Soundtrack album by various artists
- Released: November 6, 1987
- Recorded: 1987
- Genre: Rock; pop rock; hip hop; R&B; heavy metal;
- Length: 41:28
- Label: Def Jam; Columbia;
- Producer: Chuck D; Eric "Vietnam" Sadler; Frederick Gordon; Hank Shocklee; Rick Rubin; Russell Simmons; Vincent Bell; Aerosmith (co.);

Singles from Less Than Zero
- "Rock and Roll All Nite" Released: October 12, 1987; "Hazy Shade of Winter" Released: November 1987; "Going Back to Cali" Released: January 27, 1988;

= Less than Zero (soundtrack) =

Less Than Zero is the soundtrack album to Marek Kanievska's 1987 drama film Less Than Zero. It was released on November 6, 1987, through Def Jam/Columbia Records, and consisted of a variety of music genres, including hard rock, pop rock, hip hop, heavy metal and contemporary R&B, with most of the album being produced by Rick Rubin. The soundtrack found success, peaking at 31 on the Billboard 200 and 22 on the Top R&B/Hip-Hop Albums, and was certified gold by the Recording Industry Association of America on February 8, 1988.

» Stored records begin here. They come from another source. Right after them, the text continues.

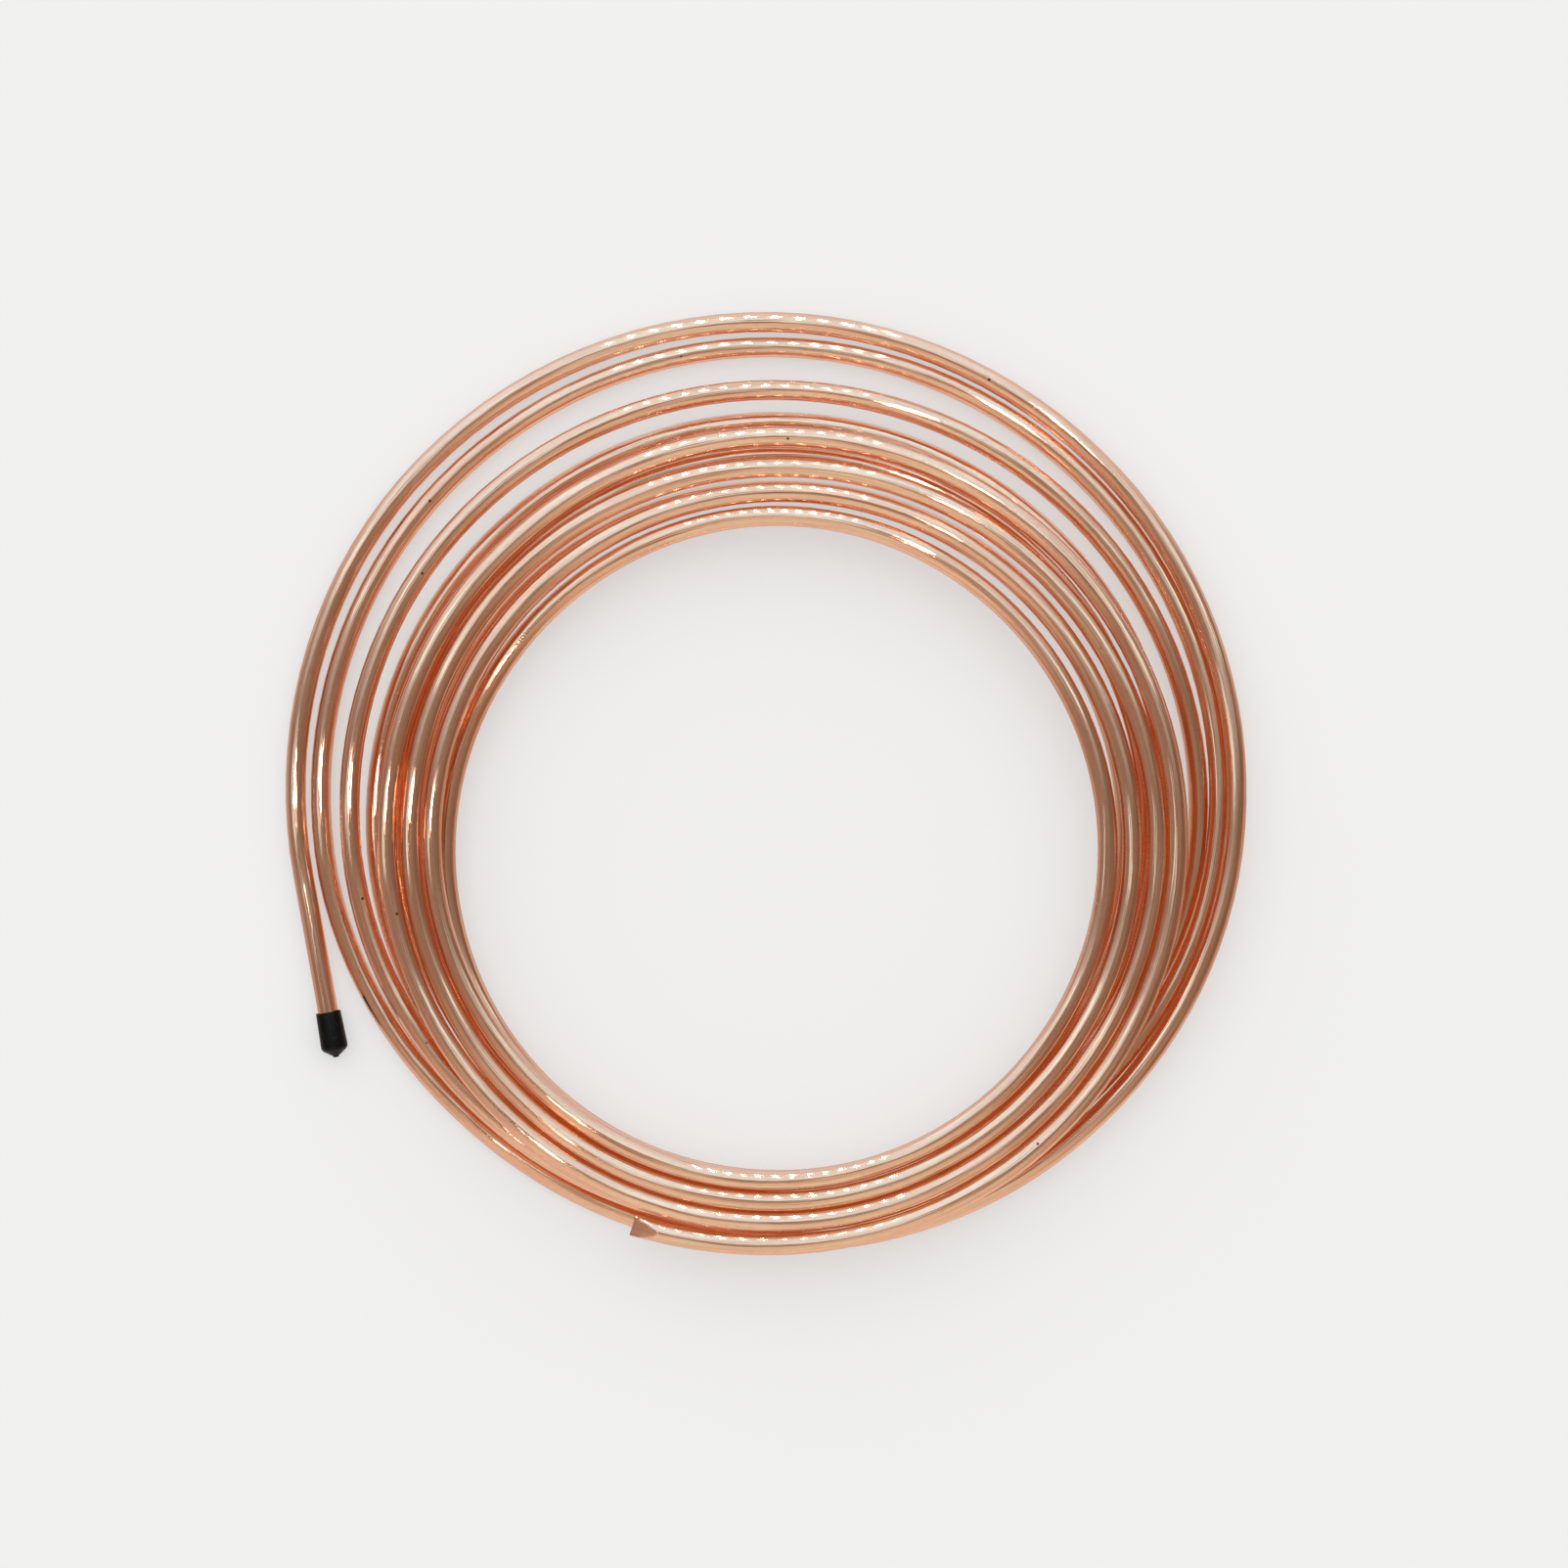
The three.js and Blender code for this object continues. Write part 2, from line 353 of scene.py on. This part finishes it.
COPPER_BRIGHT = (0.95, 0.60, 0.42)
COPPER_TONED = (0.93, 0.53, 0.35)
COPPER_DULL = (0.74, 0.41, 0.28)
COPPER_SPECK = (0.20, 0.08, 0.04)
CREASE_BOUNCES = 4
CREASE_GLOW = (0.60, 0.55, 0.33)
DRAWN_LINE_WIDTH = 0.0002
DRAWN_LINE_LENGTH = 0.03
DRAWN_LINE_LEAN = 0.7
WAVE_HEIGHT = 0.00002
RIDGE_HEIGHT = 0.00009


def build_copper():
    """Bright drawn copper: a thin uneven tone, lengthwise drawing lines, scuffs and specks."""
    material = bpy.data.materials.new("drawn copper")
    material.use_nodes = True
    tree = material.node_tree
    tree.nodes.clear()
    straight = put(tree, "ShaderNodeAttribute", attribute_name="straightened tube")
    straight = straight.outputs["Vector"]

    def stretched_noise(across, along, detail):
        scale = (1 / across, 1 / across, 1 / along)
        place = put(tree, "ShaderNodeMapping", {"Vector": straight, "Scale": scale})
        return put(tree, "ShaderNodeTexNoise", {
            "Vector": place.outputs[0],
            "Scale": 1.0,
            "Detail": detail,
        }).outputs["Fac"]

    marks = put(tree, "ShaderNodeGroup", node_tree=handling_marks)
    for name, value in {
        "Scuff Size": 0.0035,
        "Scuff Share": 0.36,
        "Speck Spacing": 0.009,
        "Speck Size": 0.0006,
        "Speck Share": 0.12,
    }.items():
        marks.inputs[name].default_value = value
    tree.links.new(straight, marks.inputs["Vector"])

    tone = put(tree, "ShaderNodeMapRange", {
        "Value": stretched_noise(across=0.006, along=0.07, detail=2.0),
        "From Min": 0.4,
        "From Max": 0.65,
    })
    base = blend(tree, tone.outputs["Result"], COPPER_BRIGHT, COPPER_TONED)
    streaks = put(tree, "ShaderNodeMapRange", {
        "Value": stretched_noise(across=0.0008, along=0.03, detail=3.0),
        "From Min": 0.42,
        "From Max": 0.62,
        "To Max": 0.5,
    })
    base = blend(tree, streaks.outputs["Result"], base, COPPER_DULL)
    mottling = put(tree, "ShaderNodeMapRange", {
        "Value": stretched_noise(across=0.001, along=0.0025, detail=4.0),
        "From Min": 0.48,
        "From Max": 0.68,
        "To Max": 0.35,
    })
    base = blend(tree, mottling.outputs["Result"], base, COPPER_DULL)
    drawn_lines = stretched_noise(across=DRAWN_LINE_WIDTH, along=DRAWN_LINE_LENGTH, detail=1.0)
    lines = put(tree, "ShaderNodeMapRange", {
        "Value": drawn_lines,
        "From Min": 0.52,
        "From Max": 0.64,
        "To Max": 0.55,
    })
    base = blend(tree, lines.outputs["Result"], base, COPPER_DULL)
    specked = blend(tree, marks.outputs["Specks"], base, COPPER_SPECK)

    ridges = stretched_noise(across=0.0009, along=0.06, detail=1.0)
    waves = stretched_noise(across=0.004, along=0.012, detail=1.0)
    roughness = put(tree, "ShaderNodeMapRange", {
        "Value": marks.outputs["Scuffs"],
        "To Min": 0.07,
        "To Max": 0.1,
    })
    wavy = put(tree, "ShaderNodeBump", {"Height": waves, "Strength": 1.0, "Distance": WAVE_HEIGHT})
    ridged = put(tree, "ShaderNodeBump", {
        "Height": ridges,
        "Strength": 1.0,
        "Distance": RIDGE_HEIGHT,
        "Normal": wavy.outputs[0],
    })
    # The drawing lines are finer than a pixel: each tips the surface to one side of the tube
    drawing_direction = put(tree, "ShaderNodeAttribute", attribute_name="drawing direction")
    sideways = vector_sum(tree, "CROSS_PRODUCT", ridged.outputs[0],
                          drawing_direction.outputs["Vector"])
    lean = sum_of(tree, "MULTIPLY", sum_of(tree, "SUBTRACT", drawn_lines, 0.5), DRAWN_LINE_LEAN)
    tipped = put(tree, "ShaderNodeVectorMath", {0: sideways, "Scale": lean}, operation="SCALE")
    drawn = vector_sum(tree, "NORMALIZE",
                       vector_sum(tree, "ADD", ridged.outputs[0], tipped.outputs[0]))
    copper = put(tree, "ShaderNodeBsdfPrincipled", {
        "Base Color": specked,
        "Metallic": 1.0,
        "Roughness": roughness.outputs["Result"],
        "Anisotropic": 1.0,
        "Anisotropic Rotation": 0.25,
        "Tangent": drawing_direction.outputs["Vector"],
        "Normal": drawn,
    })
    # Between the turns light keeps bouncing: after a few bounces one warm glow stands for the rest
    depth = put(tree, "ShaderNodeLightPath").outputs["Ray Depth"]
    rest = put(tree, "ShaderNodeEmission", {"Color": (*CREASE_GLOW, 1)})
    surface = put(tree, "ShaderNodeMixShader", {
        0: sum_of(tree, "GREATER_THAN", depth, CREASE_BOUNCES - 0.5),
        1: copper.outputs[0],
        2: rest.outputs[0],
    })
    put(tree, "ShaderNodeOutputMaterial", {"Surface": surface.outputs[0]})
    return material


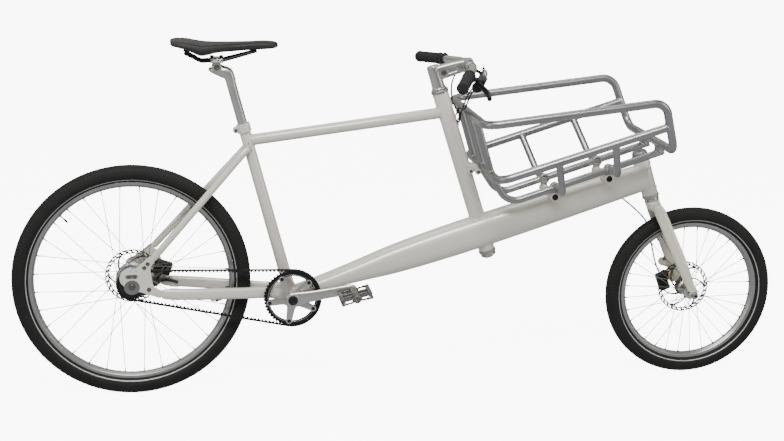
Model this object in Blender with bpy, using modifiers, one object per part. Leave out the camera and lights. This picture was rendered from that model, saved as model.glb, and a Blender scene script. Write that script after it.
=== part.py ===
# Front-loading cargo bike: 26 inch rear wheel, 20 inch front wheel, tubular basket over a
# hydroformed beam, steering by a drag link, toothed belt drive, two disc brakes.
# Metres, +Z up, +X forward, the drive side at -Y. The origin is on the ground, half way
# between the ends of the tyres. Lengths along the bike are measured from the rear axle.
import math

import bmesh
import bpy
from mathutils import Matrix, Vector

for old in list(bpy.data.objects):
    bpy.data.objects.remove(old, do_unlink=True)

# Driving dimensions: clearances between pieces
GAP = 0.0003

# Wheels
WHEELBASE = 1.620
REAR_TYRE_R = 0.329
REAR_TYRE_W = 0.049
REAR_RIM_R = REAR_TYRE_R - 0.0435
FRONT_TYRE_R = 0.2505
FRONT_TYRE_W = 0.047
FRONT_RIM_R = FRONT_TYRE_R - 0.0415
REAR_SIDES = 40
FRONT_SIDES = 36
RIM_WIDTH = 0.025
RIM_DEPTH = 0.0175
RIM_FLOOR_WIDTH = 0.012
SPOKES = 32
SPOKE_R = 0.001
SPOKE_CROSS_DEG = 50.0
SPOKE_STAGGER = 0.0023
REAR_HUB_R = 0.046
REAR_FLANGE_Y = 0.026
FRONT_HUB_R = 0.021
FRONT_FLANGE_Y = 0.027
ROTOR_R = 0.077
ROTOR_THICK = 0.002
LOBE_R = 0.0125
ROTOR_BORE_R = 0.020
HUB_COLLAR_R = 0.0189
ROTOR_ARMS = 6
ROTOR_HOLES = 12
REAR_ROTOR_Y = 0.050
FRONT_ROTOR_Y = 0.039
AXLE_R = 0.005
VALVE_ANGLE_DEG = 135.0
BEARING_CLEAR = 0.0005

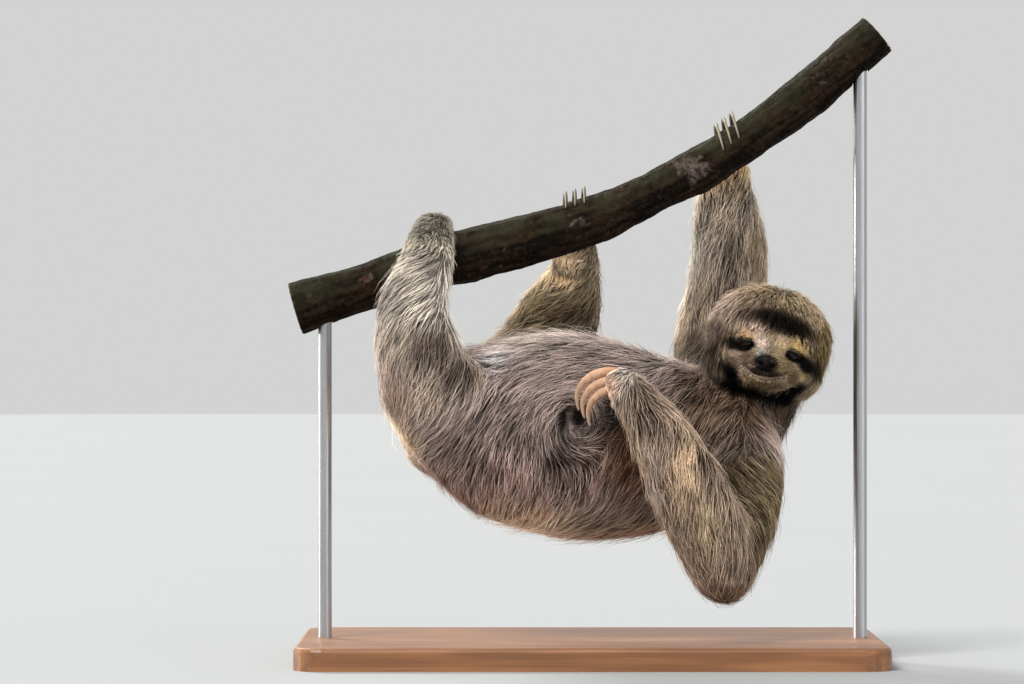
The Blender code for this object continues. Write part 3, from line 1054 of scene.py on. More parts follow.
STYLES = {
    "head": CoatStyle(6.5, 14, 0.38, 150, (0.0, 0.2, -1.0), (134, 116, 96)),
    "neck": CoatStyle(9.0, 32, 0.66, 50, (-0.1, -0.3, -1.0), (74, 58, 46)),
    "trunk": CoatStyle(10.5, 35, 0.50, 48, (-0.45, 0.0, -0.9), (150, 134, 128)),
    "tail": CoatStyle(4.0, 18, 0.62, 55, (-0.7, 0.5, 0.3), (128, 108, 94)),
    "left_thigh": CoatStyle(8.5, 38, 0.52, 54, (-0.22, 0.0, -1.0), (170, 156, 143)),
    "left_shank": CoatStyle(7.5, 34, 0.48, 66, (-0.5, 0.0, -0.95), (180, 171, 159)),
    "left_foot": CoatStyle(4.0, 8, 0.34, 165, (-0.35, -0.35, -0.9), (124, 117, 106)),
    "right_thigh": CoatStyle(8.5, 34, 0.66, 44, (-0.6, 0.1, -0.8), (140, 127, 112)),
    "right_shank": CoatStyle(7.5, 26, 0.64, 50, (-0.6, 0.0, -0.8), (146, 131, 106)),
    "right_foot": CoatStyle(3.2, 7, 0.36, 190, (-0.2, -0.3, -1.0), (156, 140, 118)),
    "left_upper_arm": CoatStyle(8.0, 38, 0.56, 56, (0.45, -0.1, -0.85), (102, 88, 66)),
    "left_forearm": CoatStyle(7.5, 38, 0.50, 70, (0.05, 0.0, -1.0), (143, 124, 108)),
    "left_hand": CoatStyle(3.4, 10, 0.38, 170, (-0.5, 0.0, -0.7), (190, 178, 167)),
    "right_upper_arm": CoatStyle(8.0, 36, 0.66, 46, (-0.25, 0.0, -1.0), (150, 138, 124)),
    "right_forearm": CoatStyle(7.5, 38, 0.56, 60, (-0.2, 0.0, -1.0), (176, 162, 146)),
    "right_hand": CoatStyle(4.5, 14, 0.56, 85, (-0.1, -0.2, -1.0), (186, 164, 134)),
}

GUIDES = (
    Guide(Place("trunk", 0.39, 0.09, 0.76), (-0.9, 0.0, -0.45), 32),
    Guide(Place("trunk", 0.27, 0.17, 0.81), (-0.8, 0.0, -0.5), 25),
    Guide(Place("trunk", 0.55, 0.10, 0.80), (-0.95, 0.0, -0.3), 35),
    Guide(Place("trunk", 0.17, 0.20, 0.34), (-0.45, 0.0, -0.9), 35),
    Guide(Place("trunk", 0.34, 0.08, 0.35), (-0.12, 0.0, -1.0), 40),
    Guide(Place("trunk", 0.40, 0.03, 0.55), (-0.35, 0.0, -1.0), 22),
    Guide(Place("trunk", 0.12, 0.04, 0.53), (-0.5, 0.0, -0.85), 30),
    Guide(Place("trunk", 0.54, 0.05, 0.35), (-0.2, 0.0, -1.0), 30),
    Guide(Place("trunk", 0.64, 0.21, 0.11), (-0.85, 0.0, -0.6), 35),
    Guide(Place("trunk", 0.54, 0.39, 0.01), (-0.85, 0.0, -0.5), 40),
    Guide(Place("trunk", 0.79, 0.17, 0.70), (-0.75, 0.0, -0.75), 26),
    Guide(Place("trunk", 0.95, 0.10, 0.60), (0.45, 0.0, -0.95), 25),
    Guide(Place("left_hand", 0.05, 0.40, 0.50), (-1.0, -0.1, -0.35), 14),
    Guide(Place("left_hand", 0.80, 0.40, 0.60), (-0.1, 0.0, -1.0), 12),
    Guide(Place("left_forearm", 0.25, 0.18, 0.89), (0.65, 0.0, -0.75), 18),
    Guide(Place("left_forearm", 0.32, 0.05, 0.59), (0.4, 0.0, -0.9), 20),
    Guide(Place("left_forearm", 0.60, 0.17, 0.72), (-0.5, 0.0, -0.85), 22),
    Guide(Place("left_forearm", 0.60, 0.04, 0.50), (0.0, 0.0, -1.0), 22),
    Guide(Place("left_forearm", 0.53, 0.07, 0.30), (0.2, 0.0, -1.0), 28),
    Guide(Place("left_forearm", 0.92, 0.10, 0.25), (-0.2, 0.0, -1.0), 22),
    Guide(Place("left_upper_arm", 0.46, 0.27, 0.86), (0.6, 0.0, -0.8), 24),
    Guide(Place("left_upper_arm", 0.68, 0.24, 0.79), (0.75, 0.0, -0.65), 24),
    Guide(Place("left_upper_arm", 0.79, 0.20, 0.45), (0.3, 0.0, -0.95), 24),
    Guide(Place("left_thigh", 0.15, 0.20, 0.60), (-0.35, 0.0, -0.95), 26),
    Guide(Place("left_thigh", 0.85, 0.20, 0.40), (-0.5, 0.0, -0.9), 26),
    Guide(Place("left_shank", 0.60, 0.10, 0.70), (-0.85, 0.0, -0.6), 26),
    Guide(Place("right_forearm", 0.22, 0.30, 0.60), (-0.65, 0.0, -0.75), 26),
    Guide(Place("right_forearm", 0.80, 0.30, 0.55), (0.3, 0.0, -0.95), 24),
    Guide(Place("right_shank", 0.38, 0.19, 0.73), (-0.9, 0.0, -0.55), 16),
    Guide(Place("right_shank", 0.72, 0.02, 0.66), (-0.35, 0.0, -0.95), 12),
    Guide(Place("right_shank", 0.54, 0.24, 0.32), (-0.9, 0.1, -0.3), 20),
    Guide(Place("right_shank", 0.97, 0.32, 0.53), (0.15, 0.2, -1.0), 14),
)

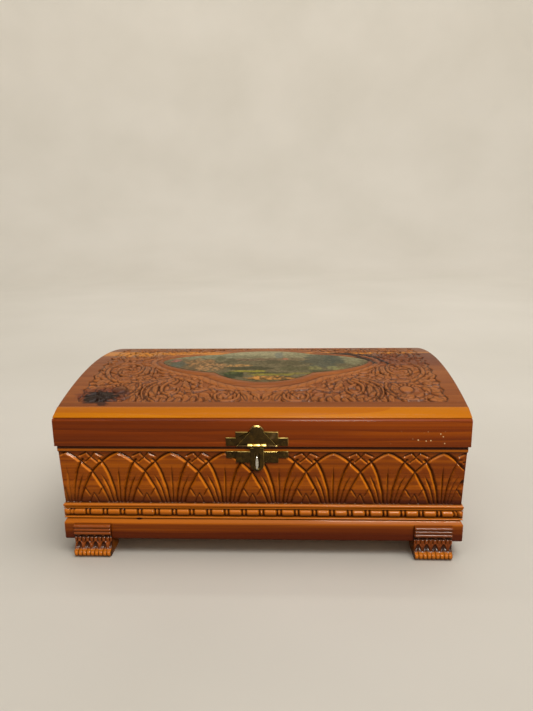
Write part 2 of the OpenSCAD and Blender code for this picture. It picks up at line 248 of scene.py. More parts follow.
def put(obj, turn, x, y, z):
    """Turns a mesh about Z and moves it, in its own points."""
    place = Matrix.Translation((x * MM, y * MM, z * MM))
    obj.data.transform(place @ Matrix.Rotation(math.radians(turn), 4, "Z"))
    return obj


def dress(obj, body, materials, node):
    """Gives a piece its materials and its body, and hides the CAD node it stands for."""
    for material in materials:
        obj.data.materials.append(material)
    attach(obj, body)
    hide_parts(node)


SHARP_EDGE = math.radians(25)      # edges sharper than this are rounded
FLAT_EDGE = math.radians(2)        # and flatter than this are joined first


def softened(node, width, segments=2, worn=False, bright=None, back=None, clamp=True):
    """A copy of a CAD node with its sharp edges rounded by a width.

    worn: rounded edges that look up or to the right, towards the lamps, take material 1, a painted highlight.
    bright: (y, z, r, x, half) gives it to faces within r of that line along X, up to half from x,
    on the line's upper side, as a painted highlight on a barrel's top. back: only outward edges in front of
    this y are rounded.
    """
    bm = bmesh.new()
    bm.from_mesh(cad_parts[node].data)
    bmesh.ops.remove_doubles(bm, verts=bm.verts, dist=1e-6)
    bmesh.ops.dissolve_limit(bm, angle_limit=FLAT_EDGE, verts=bm.verts, edges=bm.edges)
    sharp = [e for e in bm.edges if len(e.link_faces) == 2 and e.calc_face_angle(0) > SHARP_EDGE]
    if back is not None:
        sharp = [e for e in sharp if e.is_convex and max(v.co.y for v in e.verts) / MM < back - 0.3]
    for face in bm.faces:
        face.material_index = 0
    bmesh.ops.bevel(bm, geom=sharp, offset=width * MM, segments=segments, profile=0.5,
                    affect="EDGES", clamp_overlap=clamp, material=1)
    bmesh.ops.triangulate(bm, faces=[f for f in bm.faces if len(f.verts) > 4])
    for face in bm.faces:
        # faces that look up or to the right, towards the lamps, keep the painted highlight
        up = face.normal.z > 0.35 or face.normal.x > 0.5
        face.material_index = 1 if worn and up and face.material_index == 1 else 0
        if bright:
            y, z, r, x, half = bright
            near = max(math.hypot(v.co.y / MM - y, v.co.z / MM - z) for v in face.verts) < r
            beside = max(abs(v.co.x / MM - x) for v in face.verts) < half
            if near and beside and face.calc_center_median().z / MM > z - 0.1:
                face.material_index = 1
    mesh = bpy.data.meshes.new(node + "_piece")
    bm.to_mesh(mesh)
    bm.free()
    return shaded(node + "_piece", mesh, 35)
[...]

Four singles made it to the Billboard charts. The Black Flames cover of "Are You My Woman (Tell Me So)" and Public Enemy's "Bring the Noise" were minor hits on the R&B charts, while LL Cool J's "Going Back to Cali" and The Bangles cover of "A Hazy Shade of Winter" reached Nos. 31 and 2 on the Billboard Hot 100, respectively.

Professional ratings
Review scores
| Source | Rating |
| AllMusic | Star |
| Robert Christgau | B+ |
| New Musical Express | 8/10 |

==Track listing==

| No. | Title | Writer(s) | Producer(s) | Length |
|---|---|---|---|---|
| 1. | "Rockin' Pneumonia and the Boogie Woogie Flu" (performed by Aerosmith) | Huey "Piano" Smith; Johnny Vincent; | Rick Rubin; Aerosmith (co.); | 2:56 |
| 2. | "Life Fades Away" (performed by Roy Orbison) | Glenn Danzig; Roy Orbison; | Rick Rubin | 3:42 |
| 3. | "Rock and Roll All Nite" (performed by Poison) | Paul Stanley; Gene Simmons; | Rick Rubin | 3:37 |
| 4. | "Going Back to Cali" (performed by LL Cool J) | James Todd Smith; Rick Rubin; | Rick Rubin | 4:10 |
| 5. | "You and Me (Less Than Zero)" (performed by Glenn Danzig & the Power and Fury Orchestra) | Danzig; Rubin; | Rick Rubin | 3:36 |
| 6. | "In-A-Gadda-Da-Vida" (performed by Slayer) | Doug Ingle | Rick Rubin | 3:19 |
| 7. | "Bring the Noise" (performed by Public Enemy) | Carlton Ridenhour; James Henry Boxlee III; Eric Sadler; | Carl Ryder; Hank Shocklee; Eric "Vietnam" Sadler; | 3:45 |
| 8. | "Are You My Woman? (Tell Me So)" (performed by the Black Flames) | Eugene Record | Russell Simmons; Vincent Bell; | 3:06 |
| 9. | "She's Lost You" (performed by Joan Jett and The Blackhearts) | Peter Gage | Rick Rubin | 2:58 |
| 10. | "How to Love Again" (performed by Oran "Juice" Jones and Alyson Williams) | Frederick Paul Gordon; Vincent F. Bell; | Frederick Gordon; Vincent Bell; | 4:42 |
| 11. | "Hazy Shade of Winter" (performed by The Bangles) | Paul Simon | Rick Rubin | 2:47 |
| Total length: |  |  |  | 41:28 |

==Charts==

| Chart (1988) | Peak position |
|---|---|
| US Billboard 200 | 31 |
| US Top R&B/Hip-Hop Albums (Billboard) | 22 |

==Certifications==

| Region | Certification | Certified units/sales |
| United States (RIAA) | Gold | 500,000^{^} |
^{^} Shipments figures based on certification alone.